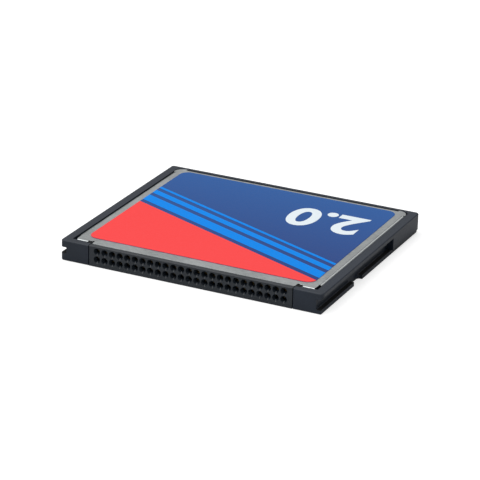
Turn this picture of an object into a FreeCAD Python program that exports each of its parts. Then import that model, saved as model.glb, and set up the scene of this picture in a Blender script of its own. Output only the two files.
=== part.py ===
import FreeCAD, Part
import math
import os
from FreeCAD import Vector

# Compact flash memory card, all sizes in millimetres.
# X runs along the connector, the socket face looks along -Y, and Z is up through the thickness.
# The origin is the middle of the bottom face.

# Outline of the card
card_width = 42.80
card_depth = 36.40
card_thickness = 3.30
corner_radius = 0.50
seam_bevel = 0.06

# Label, inset from the cover's edges
label_side_inset = 1.45
label_front_inset = 1.17
label_back_inset = 0.90
label_corner_radius = 1.50
label_film_thickness = 0.04
ink_thickness = 0.02

# Slanted ink bands, from and to a distance behind the label's front edge at the card's middle
band_slope = 0.42
red_band = (-20.0, 9.0)
blue_bands = ((10.0, 12.2), (13.2, 14.5), (15.5, 16.1))

# Stamped covers, flanges bent down into the frame
cover_sheet = 0.20
cover_side_margin = 1.48
cover_back_margin = 0.75
cover_front_margin = 1.30
cover_back_corner_radius = 1.45
cover_fit_gap = 0.08
cover_seat_corner_ease = 0.48
bend_radius = 0.45
flange_depth = 0.80
flange_end_gap = 0.10
side_flange_front_setback = 1.30
tab_corner_gap = 0.10
tab_seam_gap = 0.85
tongue_side_inset = 0.10
tongue_front_margin = 0.86
tongue_corner_radius = 0.25
cover_ear = 1.60
relief_radius = 0.20

# Moulded frame
rail_width = 2.35
back_wall = 1.90
corner_block_width = 4.70
corner_block_depth = 5.60
frame_edge_bevel = 0.12
right_lower_setback = 0.30
inside_corner_radius = 0.60
cover_groove_width = 0.56
cover_groove_extra_depth = 0.10
corner_pocket_width = 0.34
corner_pocket_depth = 0.36

# Guide slots in the frame's sides, for the rails of a card reader
guide_slot_length = 26.10
left_slot_bottom = 1.16
left_slot_height = 0.99
left_slot_depth = 1.00
left_slot_mouth_bevel = 0.14
right_slot_bottom = 0.63
right_slot_height = 1.60
right_slot_depth = 1.05
right_slot_mouth_bevel = 0.36
slot_inner_radius = 0.15
notch_from_front = 12.00
notch_length = 3.00
notch_radius = 0.50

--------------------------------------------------

Please reproduce the entire listing, exactly as shown.

Full output:
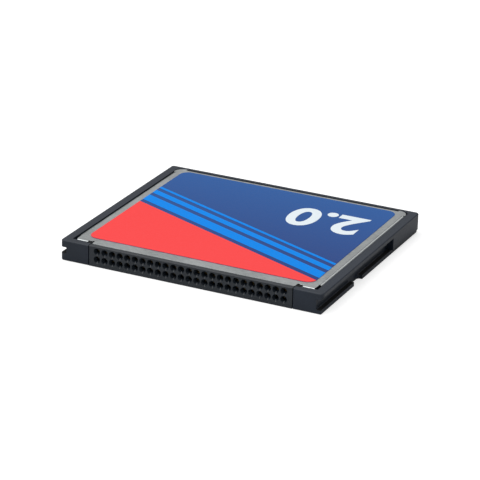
Turn this picture of an object into a FreeCAD Python program that exports each of its parts. Then import that model, saved as model.glb, and set up the scene of this picture in a Blender script of its own. Output only the two files.
=== part.py ===
import FreeCAD, Part
import math
import os
from FreeCAD import Vector

# Compact flash memory card, all sizes in millimetres.
# X runs along the connector, the socket face looks along -Y, and Z is up through the thickness.
# The origin is the middle of the bottom face.

# Outline of the card
card_width = 42.80
card_depth = 36.40
card_thickness = 3.30
corner_radius = 0.50
seam_bevel = 0.06

# Label, inset from the cover's edges
label_side_inset = 1.45
label_front_inset = 1.17
label_back_inset = 0.90
label_corner_radius = 1.50
label_film_thickness = 0.04
ink_thickness = 0.02

# Slanted ink bands, from and to a distance behind the label's front edge at the card's middle
band_slope = 0.42
red_band = (-20.0, 9.0)
blue_bands = ((10.0, 12.2), (13.2, 14.5), (15.5, 16.1))

# Stamped covers, flanges bent down into the frame
cover_sheet = 0.20
cover_side_margin = 1.48
cover_back_margin = 0.75
cover_front_margin = 1.30
cover_back_corner_radius = 1.45
cover_fit_gap = 0.08
cover_seat_corner_ease = 0.48
bend_radius = 0.45
flange_depth = 0.80
flange_end_gap = 0.10
side_flange_front_setback = 1.30
tab_corner_gap = 0.10
tab_seam_gap = 0.85
tongue_side_inset = 0.10
tongue_front_margin = 0.86
tongue_corner_radius = 0.25
cover_ear = 1.60
relief_radius = 0.20

# Moulded frame
rail_width = 2.35
back_wall = 1.90
corner_block_width = 4.70
corner_block_depth = 5.60
frame_edge_bevel = 0.12
right_lower_setback = 0.30
inside_corner_radius = 0.60
cover_groove_width = 0.56
cover_groove_extra_depth = 0.10
corner_pocket_width = 0.34
corner_pocket_depth = 0.36

# Guide slots in the frame's sides, for the rails of a card reader
guide_slot_length = 26.10
left_slot_bottom = 1.16
left_slot_height = 0.99
left_slot_depth = 1.00
left_slot_mouth_bevel = 0.14
right_slot_bottom = 0.63
right_slot_height = 1.60
right_slot_depth = 1.05
right_slot_mouth_bevel = 0.36
slot_inner_radius = 0.15
notch_from_front = 12.00
notch_length = 3.00
notch_radius = 0.50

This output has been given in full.